Model-based scenarios allow exploring different transition pathways, analysing the interplays between systemic transformations and quantifying the impacts to provide orders of magnitude. As such, they play an important role to inform actionable low-emission development strategies and to guide the selection of concrete policy instruments and measures. The bottom-up paradigm of the Paris Climate Agreement, later framed by the global carbon neutrality objective, strays away from the pure economic theory schemes and reintroduces the political economy dimension of transformative scenarios. Therefore, it calls for revisiting the approach to scenario design, beyond the conventional use of integrated assessment models, which have been structuring tools to elaborate an international climate regime from Kyoto (1997) onwards. Scenario design must notably allow considering the specificities of country circumstances, while analysing complex policy packages beyond carbon pricing, opening the box of deep structural transformations and capturing the complexity of social and economic effects, including redistributive effects. These requirements lead to reconsider the status of models, which fail to capture all these components and must therefore be embedded in a broader framework to support an effective design of strategies and actions towards global carbon neutrality.
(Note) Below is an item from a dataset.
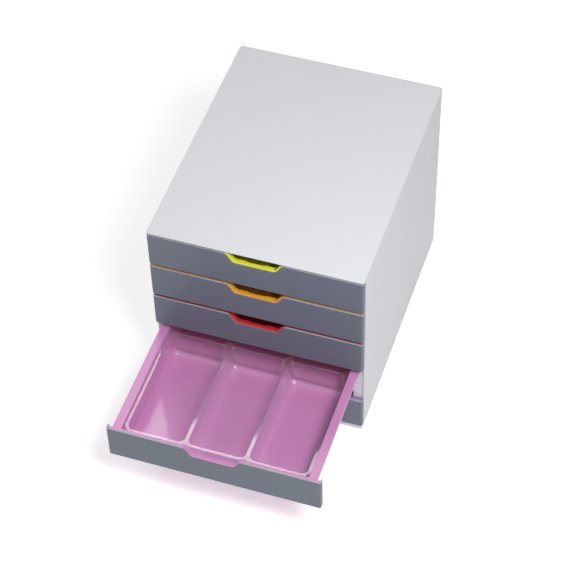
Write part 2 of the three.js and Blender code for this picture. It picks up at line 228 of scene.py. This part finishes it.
CASING_GREY = linear(217, 219, 223)
CASING_HIGHLIGHT = linear(232, 234, 238)
SLATE_GREY = linear(101, 110, 123)
SLATE_HIGHLIGHT = linear(190, 194, 203)
RUBBER_BLACK = linear(43, 44, 46)
RUBBER_DUST = linear(92, 92, 94)
CLEAR_TINT = linear(240, 238, 246)
CLEAR_BRIGHT = linear(252, 251, 254)
FLOOR_WHITE = linear(252, 252, 252)

# The trays from top to bottom: material slot and colour
TRAY_FINISHES = {
    1: ("tray_yellow", linear(240, 237, 60)),
    2: ("tray_orange", linear(246, 172, 52)),
    3: ("tray_red", linear(206, 50, 60)),
    4: ("tray_orchid", linear(210, 140, 194)),
    5: ("tray_violet", linear(157, 127, 190)),
}


def moulded_plastic(
    name,
    colour,
    highlight_colour,
    highlight_share,
    roughness,
    drift=0.03,
    gloss=0.45,
    coat=0.0,
    grain=1900.0,
    grain_depth=0.05 * MM,
):
    """Injection-moulded plastic: slow tone drift, mould grain, faint scuffs, and painted highlights on the
    marked edges and level tops, which are also a little smoother.
    """
    finish = Finish(name)
    cloud = finish.noise(6.0, detail=3.0, roughness=0.55)
    speckle = finish.noise(900.0)
    tone = finish.blend(cloud, shade(colour, 1.0 - drift), shade(colour, 1.0 + drift))
    scuff = finish.noise(240.0, detail=4.0, roughness=0.7, distortion=0.6, stretch=(1.0, 0.22, 1.0))
    rubbed = scuff.rise(0.62, 0.78)
    tone = finish.blend(rubbed * 0.05 + speckle * 0.03, tone, shade(colour, 1.25))
    painted_highlight = finish.highlight_marks() * (finish.noise(90.0, detail=3.0) * 0.5 + 0.7)
    # Painted highlight: the marked edges and level tops are mixed toward a lighter colour.
    tone = finish.blend((painted_highlight * highlight_share).least(1.0), tone, highlight_colour)
    patches = finish.noise(22.0)
    finish.set(
        Base_Color=tone,
        Roughness=patches * 0.08 + (roughness - 0.04) + rubbed * 0.06 - painted_highlight * 0.1,
        Normal=finish.mould_grain(grain, grain_depth),
        Coat_Weight=coat,
        Coat_Roughness=0.34,
        Specular_IOR_Level=gloss,
    )
    return finish


def clear_plastic(name):
    """Clear styrene: only its gloss shows, more at grazing angles and along its rounded edges."""
    finish = Finish(name)
    grazing = finish.node("ShaderNodeLayerWeight", inputs=[0.5], out="Facing")
    steep = grazing * grazing
    rim_gloss = steep * steep * grazing * 0.8
    haze = finish.noise(60.0)
    finish.set(
        Base_Color=finish.blend(haze, CLEAR_TINT, CLEAR_BRIGHT),
        Roughness=haze * 0.04 + 0.07,
        Metallic=0.8,
        Alpha=(rim_gloss + 0.025 + haze * 0.015 + finish.highlight_marks() * 0.3).least(1.0),
    )
    return finish


def foot_rubber(name):
    """Matt rubber with dust in its grain."""
    finish = Finish(name)
    grain = finish.noise(1400.0, detail=3.0)
    dust = finish.noise(120.0, detail=4.0, roughness=0.65)
    finish.set(
        Base_Color=finish.blend(dust.rise(0.5, 0.8) * 0.3, RUBBER_BLACK, RUBBER_DUST),
        Roughness=grain * 0.15 + 0.75,
        Normal=finish.bump(grain, 0.08 * MM),
    )
    return finish


finishes = {
    "casing_plastic": moulded_plastic(
        "casing_plastic", CASING_GREY, CASING_HIGHLIGHT, 0.5, roughness=0.46, drift=0.015, gloss=0.3
    ),
    "slate_plastic": moulded_plastic("slate_plastic", SLATE_GREY, SLATE_HIGHLIGHT, 0.75, roughness=0.42),
    "clear_plastic": clear_plastic("clear_styrene"),
    "foot_rubber": foot_rubber("foot_rubber"),
}
for slot, colour in TRAY_FINISHES.values():
    finishes[slot] = moulded_plastic(
        slot,
        colour,
        lighter(colour, 0.45),
        0.6,
        roughness=0.3,
        drift=0.02,
        coat=0.45,
        grain=1500.0,
        grain_depth=0.02 * MM,
    )


def rounded_piece(node, piece_name, body, slot, width, join_flats=True, mark=1.0, top_highlight=0.0):
    """The node's own shape, joined up, with its sharp edges slightly rounded and marked for painted
    highlights, in place of the node.
    """
    shape = bmesh.new()
    shape.from_mesh(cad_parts[node].data)
    bmesh.ops.remove_doubles(shape, verts=shape.verts, dist=WELD_REACH)
    if join_flats:
        bmesh.ops.dissolve_limit(shape, angle_limit=FLAT_ANGLE, verts=shape.verts, edges=shape.edges)
    sharp = [edge for edge in shape.edges if edge.is_manifold and edge.calc_face_angle(0.0) > SHARP_ANGLE]
    rounded = bmesh.ops.bevel(
        shape,
        geom=[edge for edge in sharp if edge.is_convex],
        offset=width,
        offset_type="OFFSET",
        segments=ROUNDING_STEPS,
        profile=0.5,
        affect="EDGES",
        clamp_overlap=False,
        material=-1,
    )
    mark_highlights(shape, rounded["faces"], mark, top_highlight)
    mesh = bpy.data.meshes.new(piece_name)
    shape.to_mesh(mesh)
    shape.free()
    mesh.set_sharp_from_angle(angle=SHADING_ANGLE)
    mesh.materials.append(finishes[slot].material)
    piece = bpy.data.objects.new(piece_name, mesh)
    bpy.context.scene.collection.objects.link(piece)
    flats = piece.modifiers.new("flats_lead", "WEIGHTED_NORMAL")
    flats.mode = "FACE_AREA"
    flats.weight = 100
    flats.keep_sharp = True
    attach(piece, body)
    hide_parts(node)


def mark_highlights(shape, rounded_faces, mark, top_highlight):
    """Marks the middle of the rounded edges, and the level faces at the top of the piece, where the
    finishes paint highlights.
    """
    marks = shape.verts.layers.float.new(HIGHLIGHT_MARK)
    strips = {face for face in rounded_faces if face.is_valid}
    for corner in shape.verts:
        if strips.issuperset(corner.link_faces):
            corner[marks] = mark
    shape.normal_update()
    top = max(corner.co.z for corner in shape.verts) - TOP_BAND
    for face in shape.faces:
        face.smooth = True
        if face.normal.z > TOP_FACING and face.calc_center_median().z > top:
            for corner in face.verts:
                corner[marks] = max(corner[marks], top_highlight)


rounded_piece("housing_shell", "casing_shell", "casing", "casing_plastic", SHELL_ROUNDING)
rounded_piece("back_panel", "casing_back", "casing", "casing_plastic", BACK_ROUNDING)
rounded_piece("base_plate", "casing_base", "casing", "casing_plastic", BASE_ROUNDING)
for side in ("left", "right"):
    rounded_piece(f"runner_panel_{side}", f"runners_{side}", "casing", "casing_plastic", RUNNER_ROUNDING)
for corner in ("front_left", "front_right", "rear_left", "rear_right"):
    rounded_piece(f"foot_{corner}", f"rubber_foot_{corner}", "casing", "foot_rubber", FOOT_ROUNDING)
for row, (slot, colour) in TRAY_FINISHES.items():
    body = f"drawer_{row}"
    rounded_piece(f"tray_{row}", f"drawer_tray_{row}", body, slot, TRAY_ROUNDING)
    # The fronts' level tops carry the strongest painted highlight, their rounded edges a weaker one.
    rounded_piece(
        f"front_{row}", f"drawer_front_{row}", body, "slate_plastic", FRONT_ROUNDING, mark=0.4, top_highlight=1.0
    )
rounded_piece(
    "organiser_insert",
    "clear_insert",
    "drawer_4",
    "clear_plastic",
    INSERT_ROUNDING,
    join_flats=False,
    top_highlight=0.4,
)


def studio_floor():
    """A wide pale floor that reads as white to the camera and keeps the object's shadow."""
    shape = bmesh.new()
    bmesh.ops.create_grid(shape, x_segments=4, y_segments=4, size=FLOOR_HALF_WIDTH)
    bmesh.ops.translate(shape, verts=shape.verts, vec=(0.0, 0.0, GROUND))
    mesh = bpy.data.meshes.new("studio_floor")
    shape.to_mesh(mesh)
    shape.free()
    finish = Finish("floor_paint")
    finish.set(Base_Color=FLOOR_WHITE, Roughness=0.9, Specular_IOR_Level=0.1)
    lit = Field(finish, finish.shader.outputs[0])
    glow = finish.node("ShaderNodeEmission", inputs=[WHITE, FLOOR_GLOW])
    raised = finish.node("ShaderNodeAddShader", inputs=[lit, glow])
    shown = finish.node("ShaderNodeMixShader", inputs=[finish.seen_directly(), lit, raised])
    finish.feed(finish.surface, shown)
    mesh.materials.append(finish.material)
    plane = bpy.data.objects.new("studio_floor", mesh)
    bpy.context.scene.collection.objects.link(plane)


def studio_world():
    """White to the camera and in gloss, and a low even light on the object."""
    world = bpy.data.worlds.new("studio")
    world.use_nodes = True
    nodes = Nodes(world.node_tree)
    background = world.node_tree.nodes["Background"]
    nodes.feed(background.inputs["Color"], WHITE)
    nodes.feed(background.inputs["Strength"], nodes.seen_directly() * (1.0 - ROOM_LIGHT) + ROOM_LIGHT)
    bpy.context.scene.world = world


def softbox(name, place, aim, width, height, power):
    light = bpy.data.lights.new(name, "AREA")
    light.shape = "RECTANGLE"
    light.size = width
    light.size_y = height
    light.energy = power
    lamp = bpy.data.objects.new(name, light)
    lamp.location = place
    toward = Vector(aim) - Vector(place)
    lamp.rotation_mode = "QUATERNION"
    lamp.rotation_quaternion = toward.to_track_quat("-Z", "Y")
    bpy.context.scene.collection.objects.link(lamp)


def studio_camera():
    level = math.cos(CAMERA_ELEVATION)
    back = Vector(
        (math.sin(CAMERA_AZIMUTH) * level, -math.cos(CAMERA_AZIMUTH) * level, math.sin(CAMERA_ELEVATION))
    )
    right = (-back).cross(Vector((0.0, 0.0, 1.0))).normalized()
    up = right.cross(-back)
    turn = Matrix((right, up, back)).transposed() @ Matrix.Rotation(CAMERA_ROLL, 3, "Z")
    data = bpy.data.cameras.new("studio_camera")
    data.sensor_width = CAMERA_SENSOR
    data.lens = CAMERA_LENS
    camera = bpy.data.objects.new("studio_camera", data)
    camera.matrix_world = Matrix.Translation(CAMERA_PLACE) @ turn.to_4x4()
    bpy.context.scene.collection.objects.link(camera)
    bpy.context.scene.camera = camera


studio_floor()
studio_world()
# Softboxes: place, aim, width, height, watts. The last one lights the left side and the back.
softbox("key_softbox", (0.56, -0.68, 1.3), (0.0, -0.15, 0.15), 0.5, 0.5, 13.2)
softbox("front_softbox", (0.3, -1.9, 0.7), (0.0, -0.1, 0.15), 1.2, 0.8, 3.0)
softbox("sheen_softbox", (-1.0, 2.2, 2.9), (0.0, -0.1, 0.25), 2.2, 1.8, 28.3)
softbox("fill_softbox", (-1.8, 1.5, 0.5), (0.0, 0.05, 0.12), 1.4, 0.8, 9.0)
studio_camera()
bpy.context.scene.view_settings.view_transform = "Standard"
# The insert has more than eight clear surfaces in a row, Blender's own limit.
bpy.context.scene.cycles.transparent_max_bounces = CLEAR_LAYERS

bpy.context.view_layer.update()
This new perspective defines a change in the role of models, which are no longer an instrument to provide a normative expert view of policy solutions, but rather a tool to inform policy discussions among stakeholders. By ensuring the reintroduction of the political economy dimensions of energy and climate transitions, it can serve to characterize the effects of the carbon neutrality transformations, the areas of choices and their consequences. This provides a way to organize and structure the policy discussion framed by the different interests. In this new approach, modelling is only one component of a broader pathways design framework, which serves to translate detailed, qualitative narratives expressed in the language of stakeholders into a synthetic set of quantitative indicators that are needed to characterize the transformations according to consistent metrics.
Two examples where this framework allowing the integration of different considerations of political economy in the definition of climate and energy strategies are: the French experience of the National Debate on Energy Transition (DNTE) in 2013 and the international Deep Decarbonization Pathways (DDP) initiative. The DNTE did not produce new scenarios but assessed pre-existing scenarios, stemming from contrasting visions of the future, and eventually grouped in four trajectories representing different perspectives on the low-carbon transition. Models were not systematically used to produce the individual scenarios, but the four trajectories were described in a coherent way in tables of standardized results, revealing the main points of convergences and divergences in the content of the considered transformations, as a key input into stakeholder consultations and eventually policy decision. The DDP initiative adopted a similar approach, transposed internationally in number of country-driven exercises and investigating the pathways towards deep reductions of greenhouse gas emissions. Cross-cutting analyses of national DDP scenarios indicate that ambitious mitigation requires simultaneous strong action on four pillars of systems transformation–energy efficiency and conservation; decarbonization of energy carriers like electricity, biofuels and hydrogen; fuel switching of end uses to these decarbonized energy carriers; maximisation of natural and technological sustainable carbon sinks. They also show that these common features will be achieved very differently in different country contexts. But if enabling conditions are met and adequate policy packages are introduced, deep decarbonization can be performed in a way that provides multiple economic, social and environmental benefits and opportunities for raising living standards everywhere. These include improved air quality, enhanced energy security, reduced energy poverty, improved employment, income distribution and macroeconomic performance.
Investigating the accelerated and profound transitions required by carbon neutrality raises specific political economy questions that challenge standard analytical paradigms. To be relevant for the carbon neutrality issues, scenario frameworks should be able to analyse radical transformation of socio-technical systems and the interconnections at the heart of these systems’ change, which require in turn to adopt a detailed representation of the main drivers of changes. They should also represent changing lifestyles to allow consideration of a combination of technological and societal changes. Addressing social justice in the ecological transition requires adopting a holistic approach to policy packages, beyond carbon pricing, which in turn imposes going beyond conventional economic modelling exercises.
Finally, the carbon neutrality objective requires abandoning the idea of a burden-sharing allocation of efforts among countries and considering instead that, in the long term, each country must face the challenge of reaching very low emission levels in its own boundaries. It remains clear, however, that the nature of the domestic transformation–including the political economy aspects of the transition–will in any case depend on the nature of the global transition. A major challenge will therefore lie in the possibility to capture deep decarbonization narratives in country analyses at a level of detail sufficient to inform international cooperation priorities from each country’s perspective.